Bridge officials are expecting to receive more than 800 applications this year. The certificates can be used May 1st through October 15th of the following year, and are good for two people.

http://www.mackinacbridge.org/tower-tour-certificates-66/

"On a clear day you can see almost 30 miles out from the top of the tower," wrote Holly Baker for upnorthlive.com.

"Surrounded by water and miles of Michigan as far as the eye can see, the Mackinac Bridge is an iconic sight recognizable by tons of people, but the best view is from the top."

Holly should know, she's been all the way up there.

While the state trumpets the bridge as one of its Pure Michigan highlights, the state would not fund the bridge, so members of the Mackinac Bridge Authority, led by Larry Rubin, convinced investment firms to buy and sell private revenue bonds that would be paid off by tolls on the bridge. The last of the Mackinac Bridge bonds was retired in 1986.

Yours truly was covering the Michigan Legislature in the 1950s and the Republican dominated state Senate would not fund hardly anything; they even stopped paying the state payroll for awhile. Those days came to be known as "Payless Paydays."

Dick DeMara of Bay City, an Ironworker, recalls working on the bridge in 1957. He recently gave a presentation to an appreciative crowd at the American Legion Post 18. He also recalled those days in an interview with Michigan Radio:

"Well at the time I was working at a small plant up there not making too much money, about a $1.60 an hour," said DeMara, adding, "When they said the bridge was gonna pay this big money, three dollars and a half, I said well lets go up there and see if we can't get a job on the bridge."

And nearly a thousand iron workers did and had steady work for five years it took to finish the job.

Constructing the Mackinac Bridge actually started in 1954 and went on into 1958 and took 48 months. Bridge construction took 3,500 workers, 895,000 blueprints and structural drawings, 71,300 tons of structural steel, 931,000 tons of concrete, 42,000 miles of cable wire, 4,851,700 steel rivets, 1,016,600 steel bolts and 99,800,000 dollars. There were 350 engineers and another 7,500 men & women worked at quarries, shops, mills and other locations.
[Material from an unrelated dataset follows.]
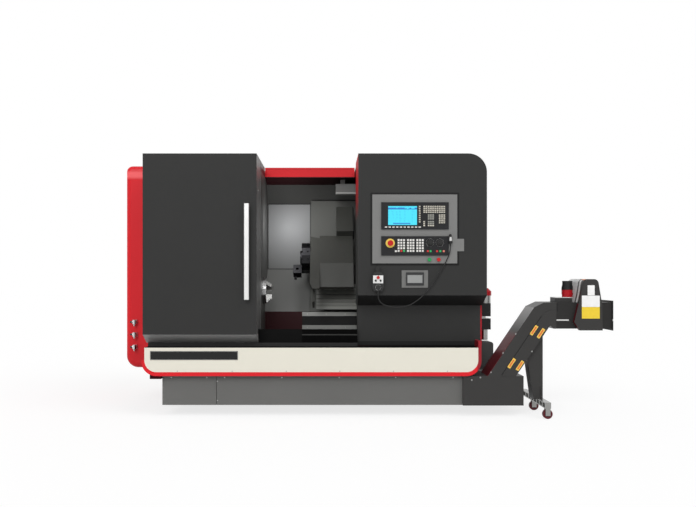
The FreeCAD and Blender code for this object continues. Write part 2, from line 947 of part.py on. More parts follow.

Among the myths about the bridge were that Gov. G. Mennen Williams was first to drive across it 1 November 1957. No, said DeMara, "That's not what happened. When they got it done, a guy named Gordon Dallas and a gal named Emilia Cole were the first ones that drove across that bridge. And that was enough to almost get old Gordon fired, because when he pulled on the other side, his boss was waiting for him," DeMara said.